● DO THIS: Write out all of the data without omission, exactly as shown.

● SOURCE EXCERPT:

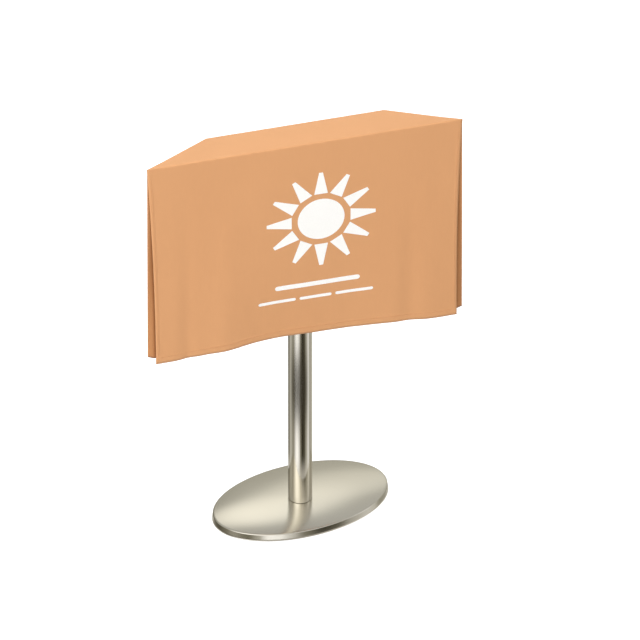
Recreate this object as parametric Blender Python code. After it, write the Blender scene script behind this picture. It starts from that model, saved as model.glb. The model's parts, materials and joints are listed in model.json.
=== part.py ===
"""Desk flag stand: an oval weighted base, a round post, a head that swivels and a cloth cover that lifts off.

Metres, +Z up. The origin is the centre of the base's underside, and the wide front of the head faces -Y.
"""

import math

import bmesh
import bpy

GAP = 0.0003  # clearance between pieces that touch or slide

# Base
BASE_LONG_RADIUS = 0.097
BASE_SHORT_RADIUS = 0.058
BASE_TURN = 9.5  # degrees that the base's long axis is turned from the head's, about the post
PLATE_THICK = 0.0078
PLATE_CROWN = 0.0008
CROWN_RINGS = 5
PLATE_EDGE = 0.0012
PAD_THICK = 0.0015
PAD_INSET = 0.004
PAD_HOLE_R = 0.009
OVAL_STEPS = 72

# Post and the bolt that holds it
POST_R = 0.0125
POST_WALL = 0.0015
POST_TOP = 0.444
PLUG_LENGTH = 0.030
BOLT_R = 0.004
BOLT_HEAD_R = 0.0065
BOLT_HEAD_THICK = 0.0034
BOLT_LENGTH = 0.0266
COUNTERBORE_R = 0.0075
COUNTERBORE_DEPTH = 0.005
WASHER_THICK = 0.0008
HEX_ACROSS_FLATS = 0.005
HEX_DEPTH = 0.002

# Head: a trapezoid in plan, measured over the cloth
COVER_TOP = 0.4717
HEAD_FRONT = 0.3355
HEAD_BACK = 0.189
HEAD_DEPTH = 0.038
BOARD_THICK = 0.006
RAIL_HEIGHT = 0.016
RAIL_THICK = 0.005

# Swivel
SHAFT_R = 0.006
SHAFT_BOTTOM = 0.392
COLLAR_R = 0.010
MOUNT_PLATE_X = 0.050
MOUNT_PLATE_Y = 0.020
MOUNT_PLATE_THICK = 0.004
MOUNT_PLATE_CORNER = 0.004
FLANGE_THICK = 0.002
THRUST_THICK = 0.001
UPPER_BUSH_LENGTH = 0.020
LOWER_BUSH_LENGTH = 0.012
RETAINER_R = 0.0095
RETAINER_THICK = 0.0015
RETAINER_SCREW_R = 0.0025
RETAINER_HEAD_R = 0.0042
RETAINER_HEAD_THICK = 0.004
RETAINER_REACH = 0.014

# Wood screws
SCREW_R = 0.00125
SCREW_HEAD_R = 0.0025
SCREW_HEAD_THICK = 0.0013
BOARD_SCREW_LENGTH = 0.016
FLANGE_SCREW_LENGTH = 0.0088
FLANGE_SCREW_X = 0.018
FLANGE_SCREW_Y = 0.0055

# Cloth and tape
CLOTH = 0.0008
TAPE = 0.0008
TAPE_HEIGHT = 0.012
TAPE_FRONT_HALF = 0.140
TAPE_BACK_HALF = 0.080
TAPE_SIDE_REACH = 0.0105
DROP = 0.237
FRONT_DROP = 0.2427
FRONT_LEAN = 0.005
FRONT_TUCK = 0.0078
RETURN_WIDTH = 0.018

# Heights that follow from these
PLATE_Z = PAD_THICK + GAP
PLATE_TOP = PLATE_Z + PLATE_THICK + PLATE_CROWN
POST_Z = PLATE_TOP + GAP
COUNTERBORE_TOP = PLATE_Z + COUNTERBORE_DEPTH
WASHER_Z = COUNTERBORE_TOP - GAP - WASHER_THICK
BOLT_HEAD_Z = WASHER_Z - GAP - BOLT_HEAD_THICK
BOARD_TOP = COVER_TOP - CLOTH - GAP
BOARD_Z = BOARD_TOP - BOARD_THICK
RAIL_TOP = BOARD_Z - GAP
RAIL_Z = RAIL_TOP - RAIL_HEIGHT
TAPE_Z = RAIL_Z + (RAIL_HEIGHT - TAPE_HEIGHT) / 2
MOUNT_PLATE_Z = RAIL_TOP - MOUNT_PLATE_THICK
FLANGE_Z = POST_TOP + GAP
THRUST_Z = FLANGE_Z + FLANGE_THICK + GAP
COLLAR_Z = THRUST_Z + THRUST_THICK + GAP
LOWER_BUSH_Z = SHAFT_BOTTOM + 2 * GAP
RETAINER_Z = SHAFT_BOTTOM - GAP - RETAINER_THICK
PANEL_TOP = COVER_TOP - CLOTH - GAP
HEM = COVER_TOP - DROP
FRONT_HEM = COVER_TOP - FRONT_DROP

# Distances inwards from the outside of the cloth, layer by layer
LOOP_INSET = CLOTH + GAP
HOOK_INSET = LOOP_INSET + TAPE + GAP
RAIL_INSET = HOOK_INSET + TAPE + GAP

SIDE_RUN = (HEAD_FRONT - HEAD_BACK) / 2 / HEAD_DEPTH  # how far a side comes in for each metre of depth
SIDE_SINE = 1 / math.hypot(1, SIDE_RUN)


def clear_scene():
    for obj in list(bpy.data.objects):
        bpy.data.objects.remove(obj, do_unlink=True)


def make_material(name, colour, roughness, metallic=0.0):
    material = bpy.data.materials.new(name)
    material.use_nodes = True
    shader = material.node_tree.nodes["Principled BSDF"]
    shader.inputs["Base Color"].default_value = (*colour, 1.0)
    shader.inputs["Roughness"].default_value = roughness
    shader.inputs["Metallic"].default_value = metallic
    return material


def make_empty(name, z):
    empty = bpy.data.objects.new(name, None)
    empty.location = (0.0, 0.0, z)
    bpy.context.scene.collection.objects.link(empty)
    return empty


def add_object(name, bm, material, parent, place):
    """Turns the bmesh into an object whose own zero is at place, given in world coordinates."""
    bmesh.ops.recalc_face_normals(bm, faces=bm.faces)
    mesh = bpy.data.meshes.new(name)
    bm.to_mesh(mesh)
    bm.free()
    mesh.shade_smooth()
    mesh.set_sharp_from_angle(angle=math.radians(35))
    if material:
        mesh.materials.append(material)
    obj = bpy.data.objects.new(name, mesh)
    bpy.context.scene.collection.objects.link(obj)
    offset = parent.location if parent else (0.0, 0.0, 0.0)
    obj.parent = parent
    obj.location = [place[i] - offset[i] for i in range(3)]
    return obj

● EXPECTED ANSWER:
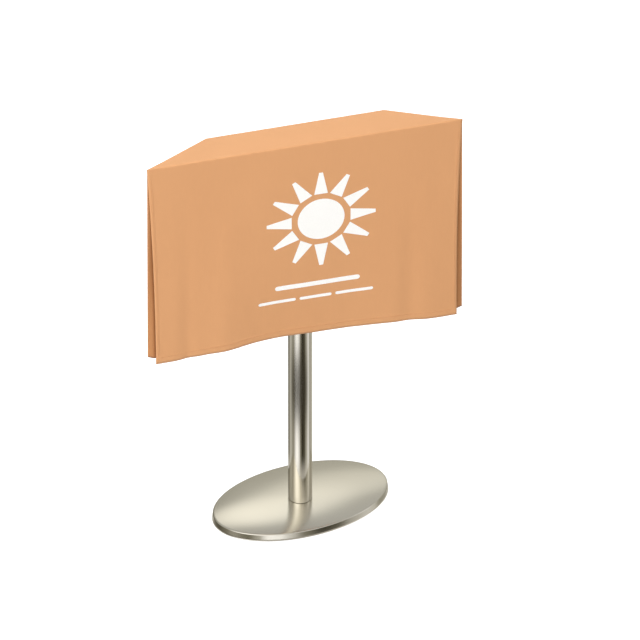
Recreate this object as parametric Blender Python code. After it, write the Blender scene script behind this picture. It starts from that model, saved as model.glb. The model's parts, materials and joints are listed in model.json.
=== part.py ===
"""Desk flag stand: an oval weighted base, a round post, a head that swivels and a cloth cover that lifts off.

Metres, +Z up. The origin is the centre of the base's underside, and the wide front of the head faces -Y.
"""

import math

import bmesh
import bpy

GAP = 0.0003  # clearance between pieces that touch or slide

# Base
BASE_LONG_RADIUS = 0.097
BASE_SHORT_RADIUS = 0.058
BASE_TURN = 9.5  # degrees that the base's long axis is turned from the head's, about the post
PLATE_THICK = 0.0078
PLATE_CROWN = 0.0008
CROWN_RINGS = 5
PLATE_EDGE = 0.0012
PAD_THICK = 0.0015
PAD_INSET = 0.004
PAD_HOLE_R = 0.009
OVAL_STEPS = 72

# Post and the bolt that holds it
POST_R = 0.0125
POST_WALL = 0.0015
POST_TOP = 0.444
PLUG_LENGTH = 0.030
BOLT_R = 0.004
BOLT_HEAD_R = 0.0065
BOLT_HEAD_THICK = 0.0034
BOLT_LENGTH = 0.0266
COUNTERBORE_R = 0.0075
COUNTERBORE_DEPTH = 0.005
WASHER_THICK = 0.0008
HEX_ACROSS_FLATS = 0.005
HEX_DEPTH = 0.002

# Head: a trapezoid in plan, measured over the cloth
COVER_TOP = 0.4717
HEAD_FRONT = 0.3355
HEAD_BACK = 0.189
HEAD_DEPTH = 0.038
BOARD_THICK = 0.006
RAIL_HEIGHT = 0.016
RAIL_THICK = 0.005

# Swivel
SHAFT_R = 0.006
SHAFT_BOTTOM = 0.392
COLLAR_R = 0.010
MOUNT_PLATE_X = 0.050
MOUNT_PLATE_Y = 0.020
MOUNT_PLATE_THICK = 0.004
MOUNT_PLATE_CORNER = 0.004
FLANGE_THICK = 0.002
THRUST_THICK = 0.001
UPPER_BUSH_LENGTH = 0.020
LOWER_BUSH_LENGTH = 0.012
RETAINER_R = 0.0095
RETAINER_THICK = 0.0015
RETAINER_SCREW_R = 0.0025
RETAINER_HEAD_R = 0.0042
RETAINER_HEAD_THICK = 0.004
RETAINER_REACH = 0.014

# Wood screws
SCREW_R = 0.00125
SCREW_HEAD_R = 0.0025
SCREW_HEAD_THICK = 0.0013
BOARD_SCREW_LENGTH = 0.016
FLANGE_SCREW_LENGTH = 0.0088
FLANGE_SCREW_X = 0.018
FLANGE_SCREW_Y = 0.0055

# Cloth and tape
CLOTH = 0.0008
TAPE = 0.0008
TAPE_HEIGHT = 0.012
TAPE_FRONT_HALF = 0.140
TAPE_BACK_HALF = 0.080
TAPE_SIDE_REACH = 0.0105
DROP = 0.237
FRONT_DROP = 0.2427
FRONT_LEAN = 0.005
FRONT_TUCK = 0.0078
RETURN_WIDTH = 0.018

# Heights that follow from these
PLATE_Z = PAD_THICK + GAP
PLATE_TOP = PLATE_Z + PLATE_THICK + PLATE_CROWN
POST_Z = PLATE_TOP + GAP
COUNTERBORE_TOP = PLATE_Z + COUNTERBORE_DEPTH
WASHER_Z = COUNTERBORE_TOP - GAP - WASHER_THICK
BOLT_HEAD_Z = WASHER_Z - GAP - BOLT_HEAD_THICK
BOARD_TOP = COVER_TOP - CLOTH - GAP
BOARD_Z = BOARD_TOP - BOARD_THICK
RAIL_TOP = BOARD_Z - GAP
RAIL_Z = RAIL_TOP - RAIL_HEIGHT
TAPE_Z = RAIL_Z + (RAIL_HEIGHT - TAPE_HEIGHT) / 2
MOUNT_PLATE_Z = RAIL_TOP - MOUNT_PLATE_THICK
FLANGE_Z = POST_TOP + GAP
THRUST_Z = FLANGE_Z + FLANGE_THICK + GAP
COLLAR_Z = THRUST_Z + THRUST_THICK + GAP
LOWER_BUSH_Z = SHAFT_BOTTOM + 2 * GAP
RETAINER_Z = SHAFT_BOTTOM - GAP - RETAINER_THICK
PANEL_TOP = COVER_TOP - CLOTH - GAP
HEM = COVER_TOP - DROP
FRONT_HEM = COVER_TOP - FRONT_DROP

# Distances inwards from the outside of the cloth, layer by layer
LOOP_INSET = CLOTH + GAP
HOOK_INSET = LOOP_INSET + TAPE + GAP
RAIL_INSET = HOOK_INSET + TAPE + GAP

SIDE_RUN = (HEAD_FRONT - HEAD_BACK) / 2 / HEAD_DEPTH  # how far a side comes in for each metre of depth
SIDE_SINE = 1 / math.hypot(1, SIDE_RUN)


def clear_scene():
    for obj in list(bpy.data.objects):
        bpy.data.objects.remove(obj, do_unlink=True)


def make_material(name, colour, roughness, metallic=0.0):
    material = bpy.data.materials.new(name)
    material.use_nodes = True
    shader = material.node_tree.nodes["Principled BSDF"]
    shader.inputs["Base Color"].default_value = (*colour, 1.0)
    shader.inputs["Roughness"].default_value = roughness
    shader.inputs["Metallic"].default_value = metallic
    return material


def make_empty(name, z):
    empty = bpy.data.objects.new(name, None)
    empty.location = (0.0, 0.0, z)
    bpy.context.scene.collection.objects.link(empty)
    return empty


def add_object(name, bm, material, parent, place):
    """Turns the bmesh into an object whose own zero is at place, given in world coordinates."""
    bmesh.ops.recalc_face_normals(bm, faces=bm.faces)
    mesh = bpy.data.meshes.new(name)
    bm.to_mesh(mesh)
    bm.free()
    mesh.shade_smooth()
    mesh.set_sharp_from_angle(angle=math.radians(35))
    if material:
        mesh.materials.append(material)
    obj = bpy.data.objects.new(name, mesh)
    bpy.context.scene.collection.objects.link(obj)
    offset = parent.location if parent else (0.0, 0.0, 0.0)
    obj.parent = parent
    obj.location = [place[i] - offset[i] for i in range(3)]
    return obj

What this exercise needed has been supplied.